* PROBLEM *
How many lines of the data include the string "bodies"? State the number and nothing else.

* SOURCE EXCERPT *

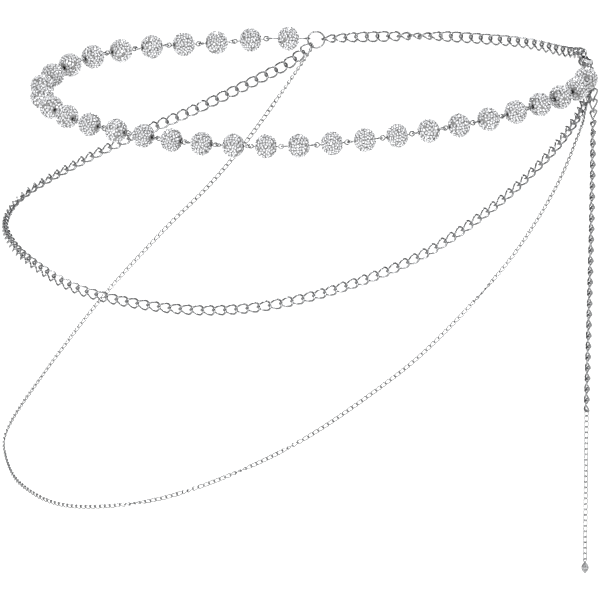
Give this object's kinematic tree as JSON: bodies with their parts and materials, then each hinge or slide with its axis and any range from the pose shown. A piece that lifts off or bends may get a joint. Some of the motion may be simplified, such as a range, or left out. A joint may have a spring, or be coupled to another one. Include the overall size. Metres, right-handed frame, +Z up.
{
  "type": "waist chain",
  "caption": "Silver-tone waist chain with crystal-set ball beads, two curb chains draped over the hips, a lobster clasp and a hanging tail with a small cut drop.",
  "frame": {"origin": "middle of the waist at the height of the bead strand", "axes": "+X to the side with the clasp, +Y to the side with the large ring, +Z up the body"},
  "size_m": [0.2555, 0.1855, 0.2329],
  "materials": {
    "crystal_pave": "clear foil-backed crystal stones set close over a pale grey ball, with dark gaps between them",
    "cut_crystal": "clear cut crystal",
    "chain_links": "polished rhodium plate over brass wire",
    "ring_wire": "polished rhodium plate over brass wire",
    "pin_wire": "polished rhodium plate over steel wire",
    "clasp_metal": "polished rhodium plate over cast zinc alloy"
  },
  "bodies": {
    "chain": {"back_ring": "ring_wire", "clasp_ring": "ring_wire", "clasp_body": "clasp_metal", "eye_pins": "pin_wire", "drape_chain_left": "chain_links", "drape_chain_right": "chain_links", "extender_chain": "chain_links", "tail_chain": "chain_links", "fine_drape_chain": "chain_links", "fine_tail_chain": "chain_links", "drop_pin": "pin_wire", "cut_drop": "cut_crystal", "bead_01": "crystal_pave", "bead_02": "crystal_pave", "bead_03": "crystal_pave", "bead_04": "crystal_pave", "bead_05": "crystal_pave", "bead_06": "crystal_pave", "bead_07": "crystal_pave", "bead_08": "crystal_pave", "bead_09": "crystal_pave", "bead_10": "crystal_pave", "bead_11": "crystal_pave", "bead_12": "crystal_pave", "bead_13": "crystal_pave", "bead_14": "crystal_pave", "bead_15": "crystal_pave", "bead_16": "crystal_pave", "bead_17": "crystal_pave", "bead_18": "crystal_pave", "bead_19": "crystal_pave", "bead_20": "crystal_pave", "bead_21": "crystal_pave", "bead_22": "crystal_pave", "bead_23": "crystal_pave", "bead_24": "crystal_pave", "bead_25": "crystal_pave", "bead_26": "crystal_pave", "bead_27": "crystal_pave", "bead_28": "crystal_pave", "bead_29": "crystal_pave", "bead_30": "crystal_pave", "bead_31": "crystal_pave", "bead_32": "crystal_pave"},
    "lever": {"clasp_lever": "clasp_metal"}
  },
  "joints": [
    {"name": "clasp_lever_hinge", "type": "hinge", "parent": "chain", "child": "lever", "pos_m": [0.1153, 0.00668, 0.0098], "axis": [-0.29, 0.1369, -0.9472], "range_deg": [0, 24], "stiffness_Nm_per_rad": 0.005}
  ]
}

* RESPONSE BELOW *
2